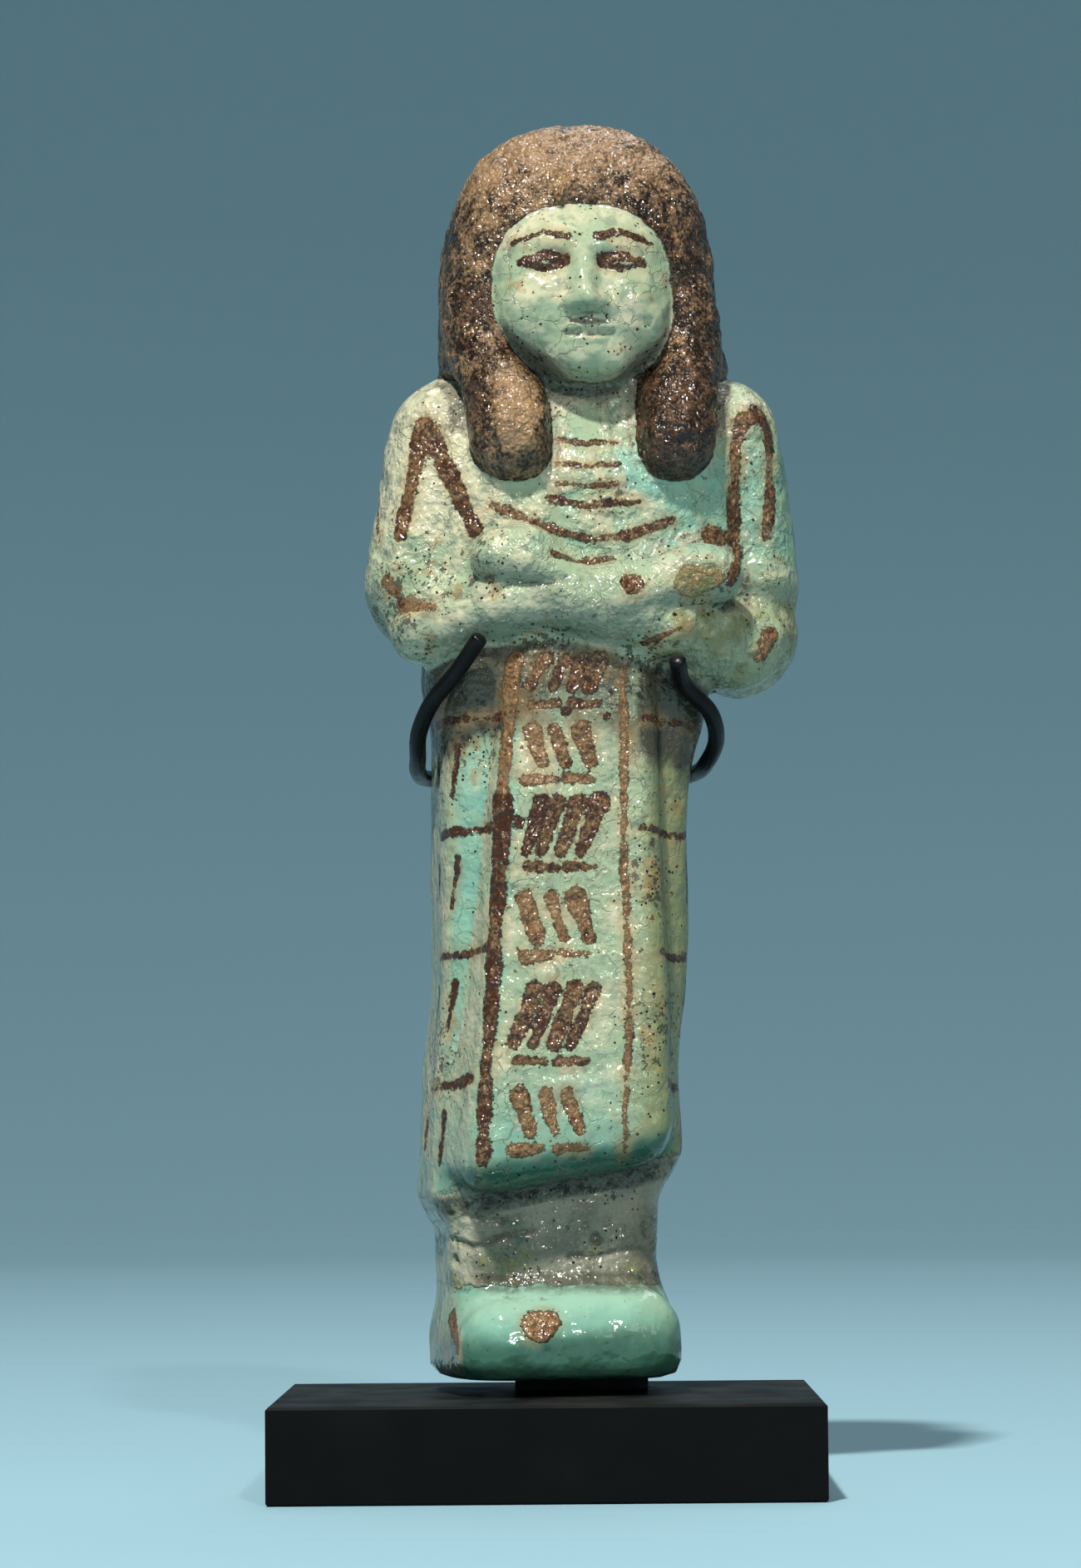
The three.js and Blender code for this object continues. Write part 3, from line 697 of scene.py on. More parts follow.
def placed(points):
    """From the figure's own frame to the row's frame, in metres: turned, stepped and stood up."""
    x = points[:, 0] * math.cos(TURN) - points[:, 1] * math.sin(TURN) + SIDESTEP
    y = points[:, 0] * math.sin(TURN) + points[:, 1] * math.cos(TURN) + SETBACK
    return np.stack([x * MM, y * MM, points[:, 2] * MM + sole_height], axis=-1)


def in_scene(name, data):
    """A new object in the scene, at the origin, from its mesh, lamp or lens."""
    made = bpy.data.objects.new(name, data)
    bpy.context.scene.collection.objects.link(made)
    return made


def piece_of(name, points, faces):
    """A smooth mesh object from its points and faces."""
    mesh = bpy.data.meshes.new(name)
    mesh.from_pydata(points, [], faces)
    mesh.shade_smooth()
    return in_scene(name, mesh)


def closed_skin(name, grid, first, last):
    """A mesh from rows of rings, with a point closing each end. Faces point out."""
    rows, columns = grid.shape[:2]
    points = np.concatenate([[first], grid.reshape(-1, 3), [last]])
    at = 1 + np.arange(rows * columns).reshape(rows, columns)
    after = np.roll(at, -1, axis=1)
    quads = np.stack([at[:-1], after[:-1], after[1:], at[1:]], axis=-1).reshape(-1, 4)
    lower = np.stack([np.zeros(columns, int), after[0], at[0]], axis=-1)
    upper = np.stack([np.full(columns, len(points) - 1), at[-1], after[-1]], axis=-1)
    return piece_of(name, points.tolist(), lower.tolist() + quads.tolist() + upper.tolist())


def with_ends(grid):
    """The skin's rows with rings across the flat underside put before them."""
    rim = grid[0].copy()
    rim[:, 2] = 0
    middle = rim.mean(axis=0)
    inner = [lerp(middle, rim, share) for share in (0.25, 0.5, 0.75, 0.95)]
    return np.concatenate([inner, grid]), middle


def give(piece, name, values):
    """Stores one number for every vertex of a piece, for its material to read."""
    attribute = piece.data.attributes.new(name, "FLOAT", "POINT")
    attribute.data.foreach_set("value", np.asarray(values, np.float32))


plain = evened(first_grid())
skin_grid, underside_middle = with_ends(plain)
crown_top = reach(axis_at(np.array([HEAD_MIDDLE])), np.array([[0.0, 0.0, 1.0]]))
points = np.concatenate([[underside_middle], skin_grid.reshape(-1, 3), crown_top])
own = np.stack(upright(points), axis=-1)
wig_edge = wig(*own.T) - np.minimum(face(*own.T), np.minimum(core(*own.T), arms(*own.T)))
stroke_edge, stroke_tone = painted(own)
stroke_edge = np.where(wig_edge < 0, FAR_OFF, stroke_edge)
normals = outward(points)
rest_flat = rise(points[:, 2], 0.15, 1.2)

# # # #

**EXERCISE PROMPT:**
What are the exact lines from the beginning of the material through the line containing "return in_scene(name, mesh)"? Write out those lines alone.

**THE RESPONSE:**
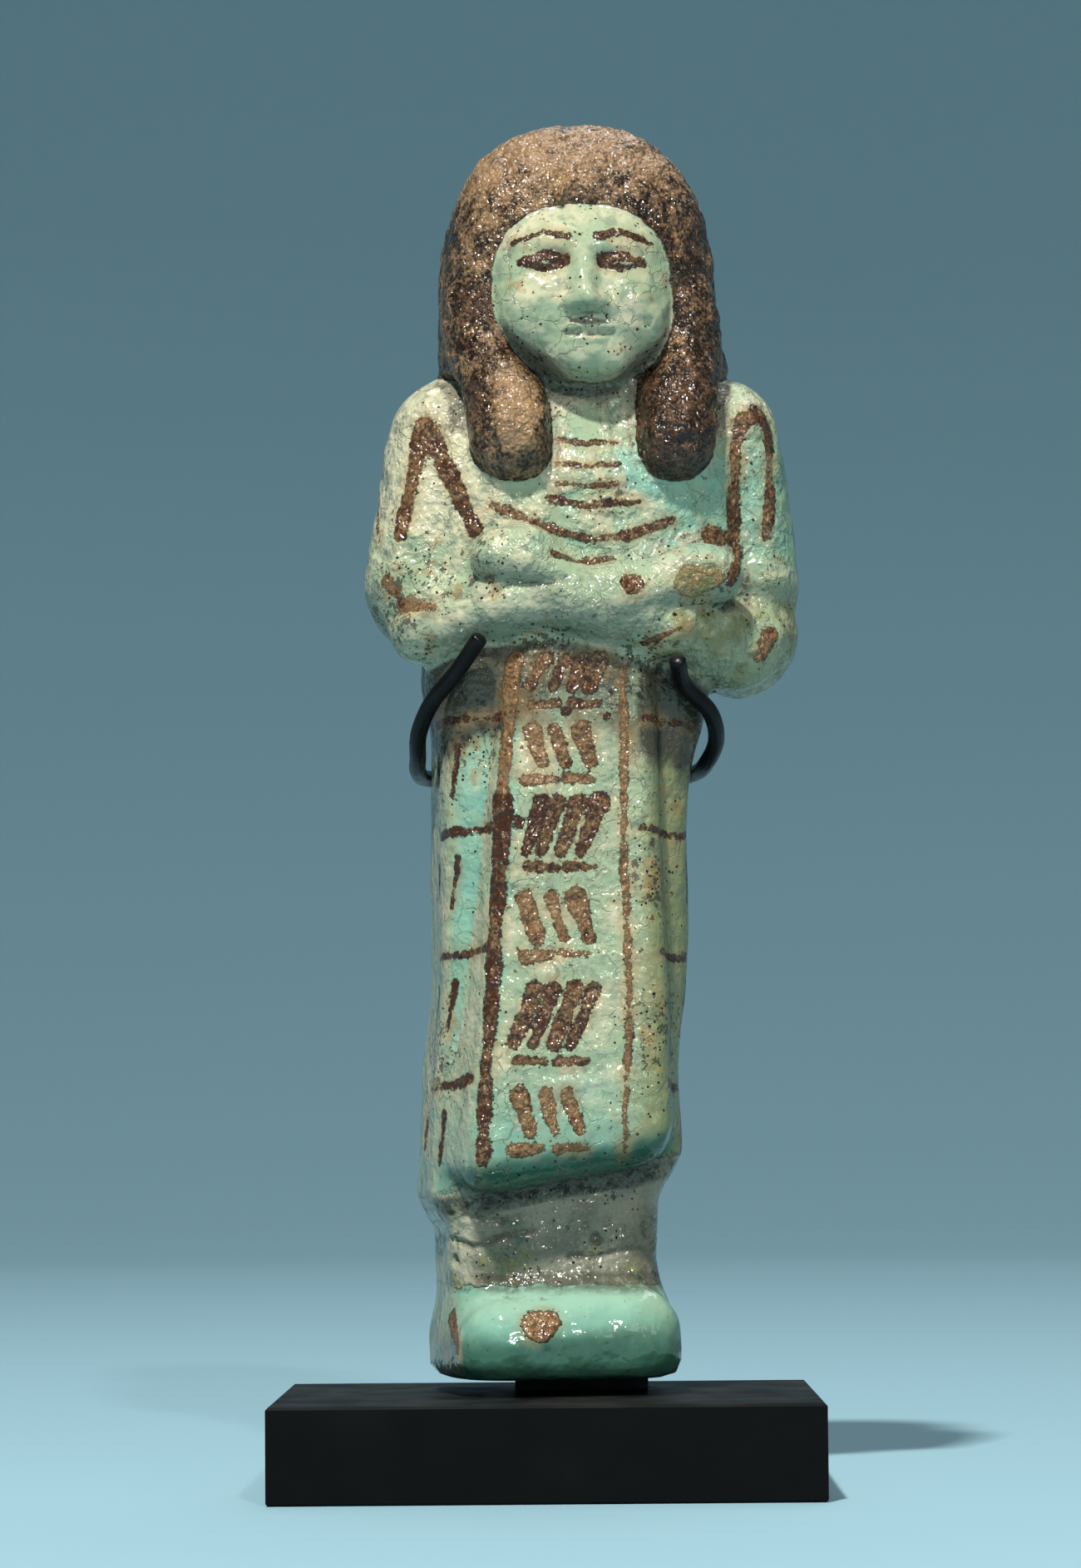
The three.js and Blender code for this object continues. Write part 3, from line 697 of scene.py on. More parts follow.
def placed(points):
    """From the figure's own frame to the row's frame, in metres: turned, stepped and stood up."""
    x = points[:, 0] * math.cos(TURN) - points[:, 1] * math.sin(TURN) + SIDESTEP
    y = points[:, 0] * math.sin(TURN) + points[:, 1] * math.cos(TURN) + SETBACK
    return np.stack([x * MM, y * MM, points[:, 2] * MM + sole_height], axis=-1)


def in_scene(name, data):
    """A new object in the scene, at the origin, from its mesh, lamp or lens."""
    made = bpy.data.objects.new(name, data)
    bpy.context.scene.collection.objects.link(made)
    return made


def piece_of(name, points, faces):
    """A smooth mesh object from its points and faces."""
    mesh = bpy.data.meshes.new(name)
    mesh.from_pydata(points, [], faces)
    mesh.shade_smooth()
    return in_scene(name, mesh)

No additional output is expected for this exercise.